Locutus (9039) | more than 6 years ago | (#22976244)

not matter how bad it is or how many company's software won't work in it, Microsoft is the decider. They want you to use Vista and you will use Vista one way or another. SURPRISE!

BTW, because Microsoft has VERY lucrative contracts with PC OEMs, they have little to no choice in what PC operating system gets pre-loaded on the computers. If they were to stick Linux on any of those computers, some part of those deals would be rescinded and the OEM would lose money one way or another. It is what it is so if you play in the Windows game, you're stuck playing by their rules and Vista is what they want you to use.

this is the way it is and no dumb-ass petition to save XP is going to change that. The only way to change that is to do something which changes Microsofts control on the market and that means using someone elses operating system or at the very least, start moving off of all other Microsoft software on their operating system ASAP. IMO.
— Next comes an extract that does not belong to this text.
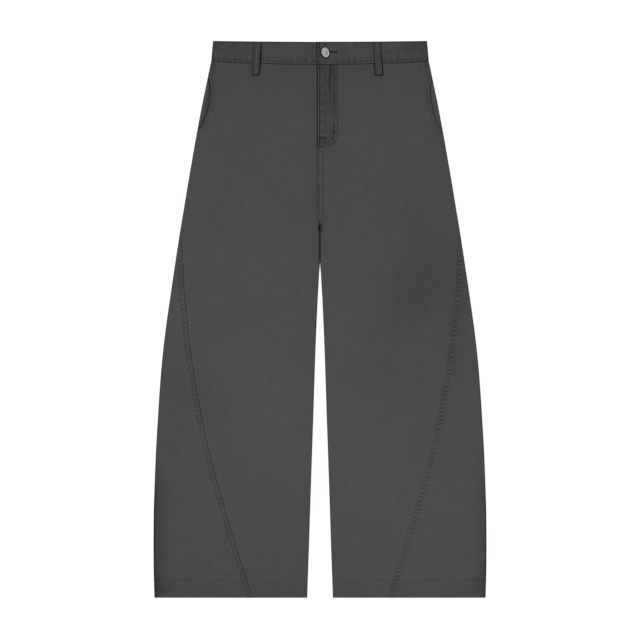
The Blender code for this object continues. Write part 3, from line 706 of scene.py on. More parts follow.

the real solution to this problem? (0)

Anonymous Coward | more than 6 years ago | (#22976252)

if steve mcqueen was still alive he'd kick you in the balls for being such a dope.

Vista issues for gamers and laptops (4, Insightful)
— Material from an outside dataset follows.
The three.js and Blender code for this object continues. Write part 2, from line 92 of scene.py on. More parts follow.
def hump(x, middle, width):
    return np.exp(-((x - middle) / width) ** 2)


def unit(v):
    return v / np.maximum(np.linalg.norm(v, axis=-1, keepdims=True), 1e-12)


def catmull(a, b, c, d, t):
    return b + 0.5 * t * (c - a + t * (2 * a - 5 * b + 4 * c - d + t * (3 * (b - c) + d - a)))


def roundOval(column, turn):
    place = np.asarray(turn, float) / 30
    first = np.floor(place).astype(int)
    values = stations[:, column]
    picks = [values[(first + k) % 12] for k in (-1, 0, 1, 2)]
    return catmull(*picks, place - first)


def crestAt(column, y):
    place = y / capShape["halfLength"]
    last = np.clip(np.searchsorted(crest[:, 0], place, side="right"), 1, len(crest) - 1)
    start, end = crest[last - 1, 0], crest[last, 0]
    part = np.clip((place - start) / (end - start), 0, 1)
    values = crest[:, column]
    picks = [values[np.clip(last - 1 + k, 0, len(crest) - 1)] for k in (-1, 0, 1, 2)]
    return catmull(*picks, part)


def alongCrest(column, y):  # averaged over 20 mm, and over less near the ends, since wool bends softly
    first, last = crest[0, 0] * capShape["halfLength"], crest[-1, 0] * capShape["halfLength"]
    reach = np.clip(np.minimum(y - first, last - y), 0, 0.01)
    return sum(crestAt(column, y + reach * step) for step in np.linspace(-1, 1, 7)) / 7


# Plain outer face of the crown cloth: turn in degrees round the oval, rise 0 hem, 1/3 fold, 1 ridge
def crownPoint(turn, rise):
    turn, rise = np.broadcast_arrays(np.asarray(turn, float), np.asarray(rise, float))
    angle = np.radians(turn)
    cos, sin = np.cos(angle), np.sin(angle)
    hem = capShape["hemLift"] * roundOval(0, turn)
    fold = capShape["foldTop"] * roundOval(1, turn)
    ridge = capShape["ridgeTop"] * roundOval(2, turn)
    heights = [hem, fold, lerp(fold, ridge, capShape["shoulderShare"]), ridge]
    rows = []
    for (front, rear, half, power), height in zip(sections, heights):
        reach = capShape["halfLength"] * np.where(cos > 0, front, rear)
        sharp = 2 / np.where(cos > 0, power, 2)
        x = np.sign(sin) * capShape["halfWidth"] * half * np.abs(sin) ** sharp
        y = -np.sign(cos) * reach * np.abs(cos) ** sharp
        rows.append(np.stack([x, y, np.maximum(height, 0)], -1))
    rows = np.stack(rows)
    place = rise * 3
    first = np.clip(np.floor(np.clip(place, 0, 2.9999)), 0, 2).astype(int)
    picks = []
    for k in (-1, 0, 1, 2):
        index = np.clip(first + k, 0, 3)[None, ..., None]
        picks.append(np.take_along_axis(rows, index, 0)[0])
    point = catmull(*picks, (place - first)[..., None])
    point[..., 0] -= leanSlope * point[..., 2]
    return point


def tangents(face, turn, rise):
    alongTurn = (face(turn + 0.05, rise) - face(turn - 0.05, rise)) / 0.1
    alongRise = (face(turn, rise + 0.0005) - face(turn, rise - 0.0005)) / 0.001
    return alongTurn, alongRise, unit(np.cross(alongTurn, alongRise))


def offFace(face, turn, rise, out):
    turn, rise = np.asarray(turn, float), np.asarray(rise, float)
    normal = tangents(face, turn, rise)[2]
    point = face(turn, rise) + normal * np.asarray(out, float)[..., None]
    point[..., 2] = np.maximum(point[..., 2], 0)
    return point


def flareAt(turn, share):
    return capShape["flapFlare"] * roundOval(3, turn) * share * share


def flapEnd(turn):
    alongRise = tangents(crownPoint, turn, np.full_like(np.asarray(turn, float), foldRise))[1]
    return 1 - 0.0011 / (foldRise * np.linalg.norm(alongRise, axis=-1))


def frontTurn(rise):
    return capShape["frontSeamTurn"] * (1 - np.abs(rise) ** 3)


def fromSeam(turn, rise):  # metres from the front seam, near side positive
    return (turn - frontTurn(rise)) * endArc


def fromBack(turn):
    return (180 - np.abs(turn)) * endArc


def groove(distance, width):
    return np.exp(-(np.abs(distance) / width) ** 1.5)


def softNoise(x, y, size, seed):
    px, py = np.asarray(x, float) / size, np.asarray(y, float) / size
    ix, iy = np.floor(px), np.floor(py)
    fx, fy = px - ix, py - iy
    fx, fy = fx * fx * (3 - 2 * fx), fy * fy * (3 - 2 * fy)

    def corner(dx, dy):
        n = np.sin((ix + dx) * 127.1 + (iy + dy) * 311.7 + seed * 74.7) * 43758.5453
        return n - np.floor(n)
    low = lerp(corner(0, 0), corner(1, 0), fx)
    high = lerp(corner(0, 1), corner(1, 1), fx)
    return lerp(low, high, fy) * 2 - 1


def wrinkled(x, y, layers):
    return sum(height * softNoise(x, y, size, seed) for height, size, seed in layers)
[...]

sentientbrendan (316150) | more than 6 years ago | (#22976314)

What I'd like to see is a more concerted effort to address the problems with Vista. Microsoft could make Vista as fast and usable as XP today if they would just get through their thick heads that some of the policies they came up with for vista are bone headed.


1. Drivers. There's no reason Vista can't be made compatible with XP's faster video drivers, except that Microsoft is being stubborn.
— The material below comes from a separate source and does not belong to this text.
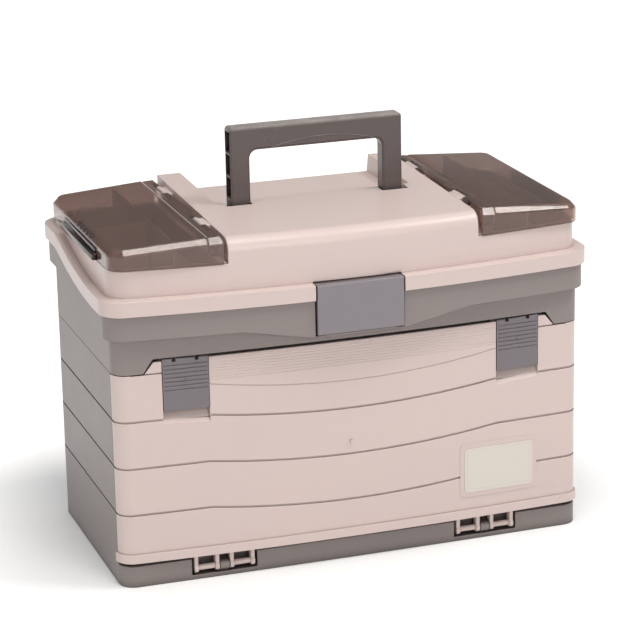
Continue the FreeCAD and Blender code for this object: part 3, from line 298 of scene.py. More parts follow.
def blankMaterial(name):
    material = bpy.data.materials.new(name)
    material.use_nodes = True
    tree = material.node_tree
    return material, tree, tree.nodes["Principled BSDF"]


def mouldedPlastic(name, look):
    material, tree, shader = blankMaterial(name)
    place = tree.nodes.new("ShaderNodeTexCoord").outputs["Object"]
    skin = placeGroup(tree, mouldedSkin, {
        "Vector": place, "Colour": look["colour"], "Flow Colour": look["flowColour"],
        "Flow Scale": look["flowScale"], "Flow": look["flow"], "Grain Scale": look["grainScale"],
        "Roughness": look["roughness"], "Roughness Spread": look["roughnessSpread"]})
    rub = placeGroup(tree, edgeRub, {"Vector": place, "Reach": look["rubReach"], "Amount": look["rub"]})
    # fine dust on what faces up; turned up high it paints a sheen of light on the top
    dustAndSheen = placeGroup(tree, settledDustAndSheen, {"Vector": place, "Amount": look["dustAndSheen"]})
    rubbed = mixColour(tree, rub.outputs["Mask"], skin.outputs["Colour"], look["rubColour"])
    withDustAndSheen = mixColour(tree, dustAndSheen.outputs["Mask"], rubbed, look["dustAndSheenColour"])
    # painted shade in grooves, gaps and recesses, mixed over the colour
    paintedCreviceShade = placeGroup(tree, paintedCreviceShadeGroup, {"Reach": look["paintedCreviceShadeReach"], "Amount": look["paintedCreviceShade"]})
    shaded = mixColour(tree, paintedCreviceShade.outputs["Mask"], withDustAndSheen, look["paintedCreviceShadeColour"])
    tree.links.new(shaded, shader.inputs["Base Color"])
    tree.links.new(skin.outputs["Roughness"], shader.inputs["Roughness"])
    bump = tree.nodes.new("ShaderNodeBump")
    bump.inputs["Strength"].default_value = look["grain"]
    bump.inputs["Distance"].default_value = look["grainDepth"]
    tree.links.new(skin.outputs["Height"], bump.inputs["Height"])
    tree.links.new(bump.outputs[0], shader.inputs["Normal"])
    shader.inputs["IOR"].default_value = look["ior"]
    shader.inputs["Specular IOR Level"].default_value = look["gloss"]
    return material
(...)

2. 64 bit support. Microsoft has willfully hamstrung Vista 64 by not providing compatibility with 32 bit drivers, and by making the Vista 64 driver model more restrictive than the Vista 32 bit. If you look at Apple's systems, they have a much better model where 32 bit drivers work *fine* on a 64 bit system. There's no reason your video card driver needs to be 64 bit anyway...

3. Background tasks. Here's a hint: Let us easily turn them the fuck off. There should be some kind of Windows performance control panel that provides a central place to switch off file indexing, and the endless other miscellaneous tasks that spin the drive on Vista *constantly*.

Until those issues are addressed, it's stupid to expect gamers who need good graphics drivers, and laptop users who can't have the spinning harddrive wearing down the battery constantly to take a second look at Vista.

I gave Vista a good 6 months, and really did appreciate things like not having to run as administrator constantly. I felt much more secure running with lower privileges user like I do on my Ubuntu and OSX installs. However, dispite the fact that I tweaked the hell out of my system (including turning off file indexing and switching off aero in favor of the win2k look), and the fact that my system *should* be ridiculously overpowered by looking at the hardware specs, the background services made my system run like a *dog*.

I've switched back to XP, and it is like night and day. Suddenly, my machine no longer locks up doing some stupid task in the background. Suddenly, the stutter is gone from my games. Suddenly, everything is snappier.

What's more, I now actually get to run with file indexing ON, by using the google desktop. This gives me all of the same search functionality as I got on vista, but with no noticeable performance overhead. Hell, I could probably start running as a non admin user on XP, now that applications have finally been forced to learn to live with reduced permissions for Vista compatibility...

not Dead (1)

DoomfrogBW (1010579) | more than 6 years ago | (#22976316)

XP can still be obtained on OEM PCs until 2016 if they have the licensing to do so. We were going to move to XPe for our POS systems instead of XP Pro, but we have been guaranteed until 2016 to be able to get XP Pro.

Vista is slow? This is news? (1)

JWSmythe (446288) | more than 6 years ago | (#22976346)

I just started a new job. Well, a job I was at before, but I'm returning as a "new" employee.

    Part of the fun was, I needed a new workstation. My old machine had been absorbed back into the pool, and adopted by someone else.

    We headed down to CompUSA (yes, closed, and some reopened under TigerDirect). I found an AMD64 3800+ with 512Mb RAM. Since I intended to install Linux on it, that sounded great. We're still ordering more memory, it just hasn't arrived yet.

    This machine came with Vista Home on it. For giggles, I let it start up Vista. Shall I say "oh my god" slow. It felt like running Win95 on a 486/66. This nice fast machine was way underpowered. I spent some time looking it over, since my Linux disks were at home (first day, I didn't bring everything with me). 128Mb was shared with the video card, which left 384Mb available. It didn't use more than 344Mb, and wasn't using any swap. I tweaked a few things out, which made it run better, but it was still unbearably slow.

    This isn't just some crappy machine. It's brand new, out of the store, and onto my desk. I should rightly expect that it should just work, as any regular consumer would. Not that it will be so unbearably slow that I'll want to throw it away. If I knew I was staying with Vista, I would have refused it.

    I shrank the partition that it was running on, and installed Slamd64 in the newly empty space. I didn't even set up swap space, and now it absolutely flies. I haven't even begun any tuning. It's the stock kernel, with just about stock everything. Windows pop open. Everything moves like it's a nice fast machine. The only thing I've run into, which was a known problem, is that there is no flash plugin for the 64 bit Firefox. I installed the 32bit version of Firefox, and still, it runs great.

    This would have been a great machine to run XP on. I've done it before with similar machines, with great results. Well, great for Windows.

    At this company, things move around a lot, which is why I left Vista on there. At some point, someone else will probably want my machine, and I'll get another one. No problem, then using Vista will be their problem. Until then, I'll be happily running in Linux. :)

Who cares about what they say in the press? (3, Informative)

Mycroft_514 (701676) | more than 6 years ago | (#22976376)

What matters is what goes on in the trenches. When major corporations still prohibit the installation of Vista on any machine that connects to their network, Microsoft will continue to sell XP. My Corporation is Fortune 10 and we still prohibit Vista installs!